What the exercise asks
Give back the lines exactly, from the first one to the line with "ROUTE_STEP = 3.0", both ends included.
━━━━━━━━━━
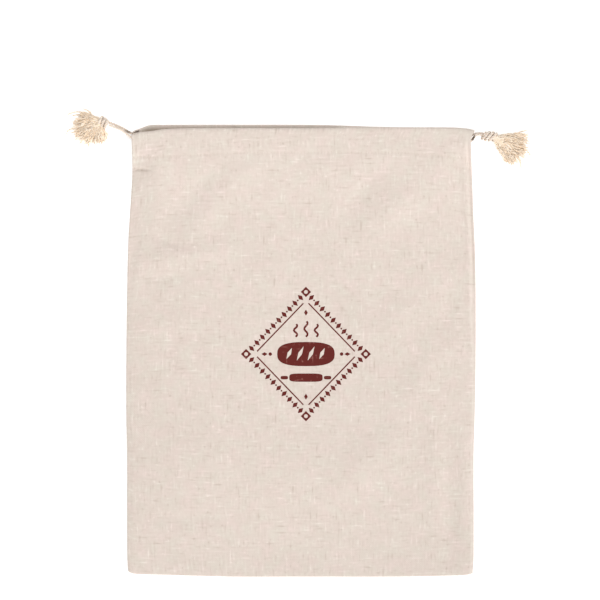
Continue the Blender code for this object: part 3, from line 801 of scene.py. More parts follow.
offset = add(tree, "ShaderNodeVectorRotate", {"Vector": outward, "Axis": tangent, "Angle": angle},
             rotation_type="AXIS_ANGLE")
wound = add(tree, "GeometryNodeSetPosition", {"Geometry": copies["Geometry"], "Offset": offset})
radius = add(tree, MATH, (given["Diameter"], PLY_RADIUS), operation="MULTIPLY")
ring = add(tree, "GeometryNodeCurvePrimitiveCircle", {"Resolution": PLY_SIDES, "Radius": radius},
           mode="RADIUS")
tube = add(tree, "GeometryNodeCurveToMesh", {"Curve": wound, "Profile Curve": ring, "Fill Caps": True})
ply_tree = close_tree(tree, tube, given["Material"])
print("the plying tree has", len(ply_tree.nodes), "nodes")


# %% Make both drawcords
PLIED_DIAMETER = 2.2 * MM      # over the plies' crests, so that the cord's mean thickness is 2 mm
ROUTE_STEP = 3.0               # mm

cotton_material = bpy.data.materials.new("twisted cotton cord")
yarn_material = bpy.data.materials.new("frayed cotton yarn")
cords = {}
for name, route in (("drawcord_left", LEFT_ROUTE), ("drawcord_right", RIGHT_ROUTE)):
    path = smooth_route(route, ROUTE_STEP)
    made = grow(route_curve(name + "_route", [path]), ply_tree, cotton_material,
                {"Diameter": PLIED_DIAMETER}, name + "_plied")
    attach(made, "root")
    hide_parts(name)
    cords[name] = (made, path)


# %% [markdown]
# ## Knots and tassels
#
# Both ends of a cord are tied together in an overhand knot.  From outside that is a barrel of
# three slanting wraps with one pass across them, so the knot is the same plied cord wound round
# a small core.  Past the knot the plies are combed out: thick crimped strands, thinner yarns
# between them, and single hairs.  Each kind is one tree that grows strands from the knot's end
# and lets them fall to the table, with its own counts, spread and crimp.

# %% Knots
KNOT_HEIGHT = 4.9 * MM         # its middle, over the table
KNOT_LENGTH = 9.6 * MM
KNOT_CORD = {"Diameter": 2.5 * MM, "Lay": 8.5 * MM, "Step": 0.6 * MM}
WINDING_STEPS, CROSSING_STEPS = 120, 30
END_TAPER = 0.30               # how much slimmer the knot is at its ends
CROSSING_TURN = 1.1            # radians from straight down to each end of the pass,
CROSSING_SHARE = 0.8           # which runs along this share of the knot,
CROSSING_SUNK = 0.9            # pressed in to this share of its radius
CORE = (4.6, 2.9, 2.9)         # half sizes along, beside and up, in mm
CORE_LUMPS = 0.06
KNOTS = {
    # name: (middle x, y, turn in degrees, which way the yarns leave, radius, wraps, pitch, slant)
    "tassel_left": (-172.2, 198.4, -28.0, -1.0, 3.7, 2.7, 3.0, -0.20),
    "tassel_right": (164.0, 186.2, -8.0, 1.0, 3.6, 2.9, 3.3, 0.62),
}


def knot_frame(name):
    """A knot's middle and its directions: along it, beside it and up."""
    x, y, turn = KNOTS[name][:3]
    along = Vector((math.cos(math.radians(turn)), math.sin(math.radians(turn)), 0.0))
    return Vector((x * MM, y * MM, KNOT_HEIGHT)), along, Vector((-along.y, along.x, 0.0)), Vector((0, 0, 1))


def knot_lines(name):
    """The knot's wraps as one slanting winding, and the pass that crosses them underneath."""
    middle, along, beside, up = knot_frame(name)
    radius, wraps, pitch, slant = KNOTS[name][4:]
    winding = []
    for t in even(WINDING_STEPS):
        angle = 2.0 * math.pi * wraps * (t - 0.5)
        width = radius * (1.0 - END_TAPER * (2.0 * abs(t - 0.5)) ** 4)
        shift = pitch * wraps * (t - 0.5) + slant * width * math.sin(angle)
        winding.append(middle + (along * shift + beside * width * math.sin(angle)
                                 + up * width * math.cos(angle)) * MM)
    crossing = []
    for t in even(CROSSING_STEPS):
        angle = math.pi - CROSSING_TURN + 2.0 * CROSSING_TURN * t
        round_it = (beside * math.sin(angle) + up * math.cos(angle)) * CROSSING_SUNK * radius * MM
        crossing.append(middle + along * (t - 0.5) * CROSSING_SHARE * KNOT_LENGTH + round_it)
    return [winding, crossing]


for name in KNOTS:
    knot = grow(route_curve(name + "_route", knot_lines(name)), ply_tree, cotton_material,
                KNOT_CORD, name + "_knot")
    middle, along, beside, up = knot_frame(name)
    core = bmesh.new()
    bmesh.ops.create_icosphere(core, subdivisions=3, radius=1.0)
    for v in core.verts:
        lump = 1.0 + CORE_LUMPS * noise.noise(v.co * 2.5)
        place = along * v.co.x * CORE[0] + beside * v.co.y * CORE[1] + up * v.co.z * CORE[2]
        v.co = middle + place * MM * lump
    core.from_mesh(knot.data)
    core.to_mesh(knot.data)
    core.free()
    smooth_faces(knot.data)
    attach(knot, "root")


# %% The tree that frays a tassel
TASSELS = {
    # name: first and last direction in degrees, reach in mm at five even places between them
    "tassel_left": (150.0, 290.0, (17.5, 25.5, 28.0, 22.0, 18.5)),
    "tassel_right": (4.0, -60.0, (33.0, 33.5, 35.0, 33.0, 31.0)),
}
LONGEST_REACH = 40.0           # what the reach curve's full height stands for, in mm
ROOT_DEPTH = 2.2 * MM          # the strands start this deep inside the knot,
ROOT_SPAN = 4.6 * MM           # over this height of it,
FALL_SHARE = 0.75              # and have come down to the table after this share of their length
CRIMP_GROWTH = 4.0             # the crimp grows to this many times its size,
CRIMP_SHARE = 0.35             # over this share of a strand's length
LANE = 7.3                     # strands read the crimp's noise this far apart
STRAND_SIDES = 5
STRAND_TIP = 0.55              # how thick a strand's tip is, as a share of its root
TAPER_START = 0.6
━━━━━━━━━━
Written answer
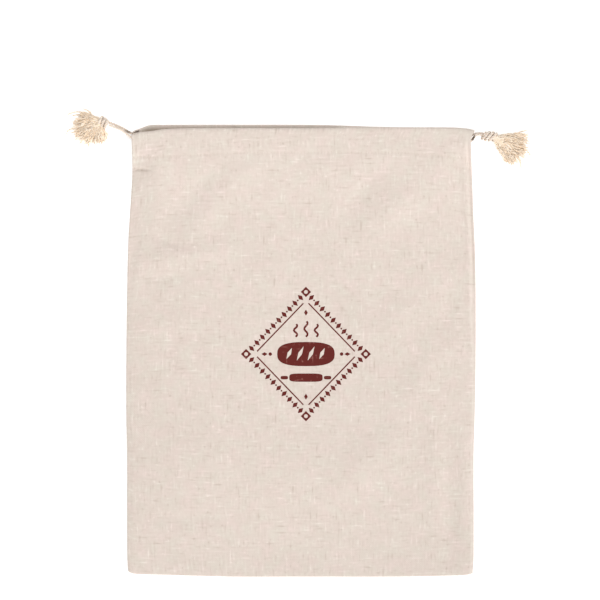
Continue the Blender code for this object: part 3, from line 801 of scene.py. More parts follow.
offset = add(tree, "ShaderNodeVectorRotate", {"Vector": outward, "Axis": tangent, "Angle": angle},
             rotation_type="AXIS_ANGLE")
wound = add(tree, "GeometryNodeSetPosition", {"Geometry": copies["Geometry"], "Offset": offset})
radius = add(tree, MATH, (given["Diameter"], PLY_RADIUS), operation="MULTIPLY")
ring = add(tree, "GeometryNodeCurvePrimitiveCircle", {"Resolution": PLY_SIDES, "Radius": radius},
           mode="RADIUS")
tube = add(tree, "GeometryNodeCurveToMesh", {"Curve": wound, "Profile Curve": ring, "Fill Caps": True})
ply_tree = close_tree(tree, tube, given["Material"])
print("the plying tree has", len(ply_tree.nodes), "nodes")


# %% Make both drawcords
PLIED_DIAMETER = 2.2 * MM      # over the plies' crests, so that the cord's mean thickness is 2 mm
ROUTE_STEP = 3.0               # mm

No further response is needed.